Why Might Bitcoin Not Become the Next Reserve Currency?

We all know that Bitcoin is volatile when compared to the fiats in circulation today, mostly because of fickle investor sentiment, inconsistent regulation, and lots of media hype.

Until Bitcoin stabilizes, the biggest economies are unlikely to risk using it for even a fraction of their reserves. However, as its market cap and liquidity increase, and the last Bitcoins are mined by 2040, Bitcoin should become less volatile.

How much less volatile it will be – and whether any central banks will feel confident enough to use it – is not something we can say for sure. But in its relatively short history, Bitcoin has become less volatile as time has gone by.

The second obstacle preventing Bitcoin from becoming the next reserve currency is its transaction speed. Today, Visa clocks around 1,700 transactions per second, and it has the capacity for many more. Bitcoin, on the other hand, manages a measly seven transactions per second.

So before Bitcoin could become the next reserve currency, the network needs to be able to handle significantly more operations.
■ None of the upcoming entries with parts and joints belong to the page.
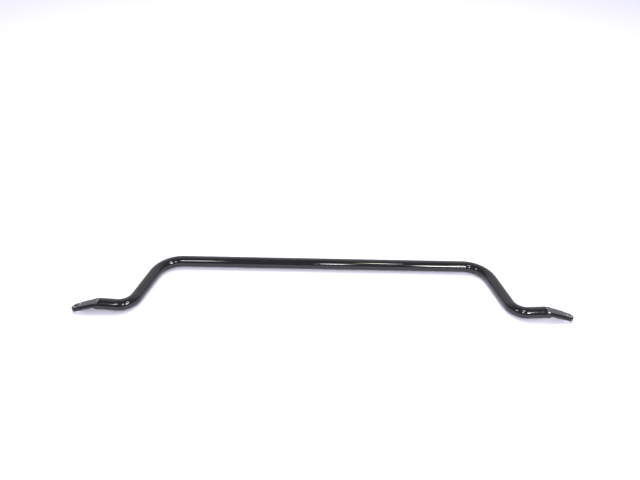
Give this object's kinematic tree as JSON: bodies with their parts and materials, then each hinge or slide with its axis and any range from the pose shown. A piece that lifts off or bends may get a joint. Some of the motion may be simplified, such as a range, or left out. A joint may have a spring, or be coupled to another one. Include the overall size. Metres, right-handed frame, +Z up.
{
  "type": "sway bar",
  "caption": "One-piece round steel sway bar with a long straight section, two swept arms, short outward stubs and flattened, drooping end eyes with link holes.",
  "frame": {"origin": "on the ground plane, below the middle of the bar's footprint; the straight section's axis runs along X above it, towards +Y", "axes": "+X along the straight section to the right-hand eye, +Y from the eyes back to the straight section, +Z up from the flat plane of the arms"},
  "size_m": [1.0534, 0.1712, 0.0298],
  "materials": {
    "bar_paint": "gloss black paint over smooth drawn bar",
    "eye_paint": "gloss black paint over a forged surface, thinner and worn round the hole"
  },
  "bodies": {
    "middle": {"centre_span": "bar_paint"},
    "left_end": {"left_bush_seat": "bar_paint", "left_shoulder_bend": "bar_paint", "left_arm": "bar_paint", "left_knee_bend": "bar_paint", "left_stub": "bar_paint", "left_eye_neck": "eye_paint", "left_eye": "eye_paint"},
    "right_end": {"right_bush_seat": "bar_paint", "right_shoulder_bend": "bar_paint", "right_arm": "bar_paint", "right_knee_bend": "bar_paint", "right_stub": "bar_paint", "right_eye_neck": "eye_paint", "right_eye": "eye_paint"}
  },
  "joints": [
    {"name": "left_twist", "type": "hinge", "parent": "middle", "child": "left_end", "pos_m": [-0.25729, 0.07309, 0.0125], "axis": [1, 0, 0], "range_deg": [-12, 12], "stiffness_Nm_per_rad": 9600},
    {"name": "right_twist", "type": "hinge", "parent": "middle", "child": "right_end", "pos_m": [0.25729, 0.07309, 0.0125], "axis": [1, 0, 0], "range_deg": [-12, 12], "stiffness_Nm_per_rad": 9600}
  ],
  "couplings": [
    {"joint": "right_twist", "follows": "left_twist", "ratio": -1}
  ]
}
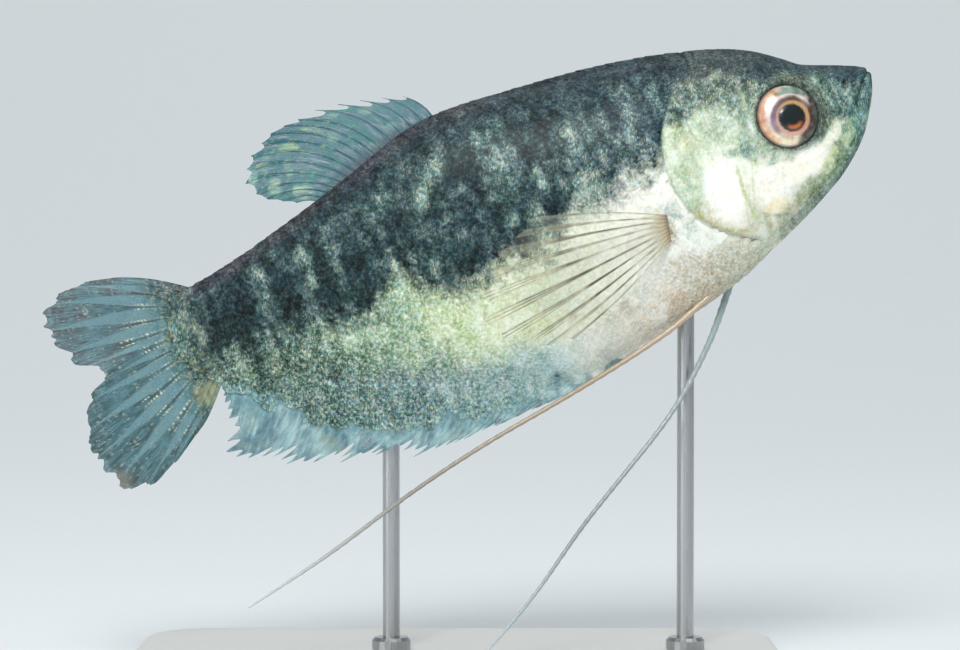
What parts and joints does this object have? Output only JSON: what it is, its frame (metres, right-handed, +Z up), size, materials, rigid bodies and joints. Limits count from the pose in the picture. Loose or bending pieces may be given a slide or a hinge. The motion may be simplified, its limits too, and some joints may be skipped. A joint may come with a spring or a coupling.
{
  "type": "model fish on display stand",
  "caption": "Life-size three spot gourami, nose raised, with thread-like pelvic feelers trailing under it, held over a flat base by thin rods.",
  "frame": {"origin": "on the floor, in the middle of the whole model's footprint, under the base", "axes": "+X towards the fish's nose end, +Y to the fish's left side, +Z up; the fish's own axis rises 20.8 degrees towards +X"},
  "size_m": [0.1066, 0.054, 0.0826],
  "materials": {
    "skin_head": "wet fish skin, slate grey above and silver green below",
    "skin_flank": "small overlapping scales, dark slate marbling over silver and pale yellow green",
    "skin_gill_cover": "smooth silvery skin with green and gold flecks",
    "fin_membrane": "thin translucent membrane over fine dark rays, with pale spots",
    "eye": "clear wet eye with a silver pink iris, a copper ring and a dark pupil",
    "feeler": "smooth thread of skin, pale grey to beige",
    "stand_lacquer": "satin pale grey lacquer",
    "stand_steel": "brushed stainless steel rod"
  },
  "bodies": {
    "root": {"head": "skin_head", "lower_jaw": "skin_head", "gill_cover_right": "skin_gill_cover", "gill_cover_left": "skin_gill_cover", "torso": "skin_flank", "tail_stalk": "skin_flank", "eye_right": "eye", "eye_left": "eye", "dorsal_fin": "fin_membrane", "anal_fin": "fin_membrane", "caudal_fin": "fin_membrane", "pectoral_fin_right": "fin_membrane", "pectoral_fin_left": "fin_membrane", "feeler_right_root": "feeler", "feeler_right_tip": "feeler", "feeler_left_root": "feeler", "feeler_left_tip": "feeler", "stand_base": "stand_lacquer", "stand_rod_front": "stand_steel", "stand_rod_rear": "stand_steel"}
  },
  "joints": []
}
One way to achieve this is to increase Bitcoin’s block size. Another is to implement a layer-2 solution enabling quicker transactions.

The Lightning Network is one of such layer-2 solutions. It uses peer-to-peer payment channels that confirm transactions off-chain, which speeds up the whole process while making it cheaper.

If Lightning or some other layer-2 protocol solves Bitcoin’s slow and expensive transactions, the network could theoretically handle millions per second, making it the cheapest and most efficient currency available anywhere. And thus perfect to use as a reserve currency.

Why Should Ray Dalio Reckon With Bitcoin

Dalio began Changing World Order by explaining that the events which caught him off guard were the ones that had not happened in his lifetime.

But as we have shown, if Dalio and others fail to acknowledge how cryptocurrencies are going to change the world economy forever, they are in for a rude surprise.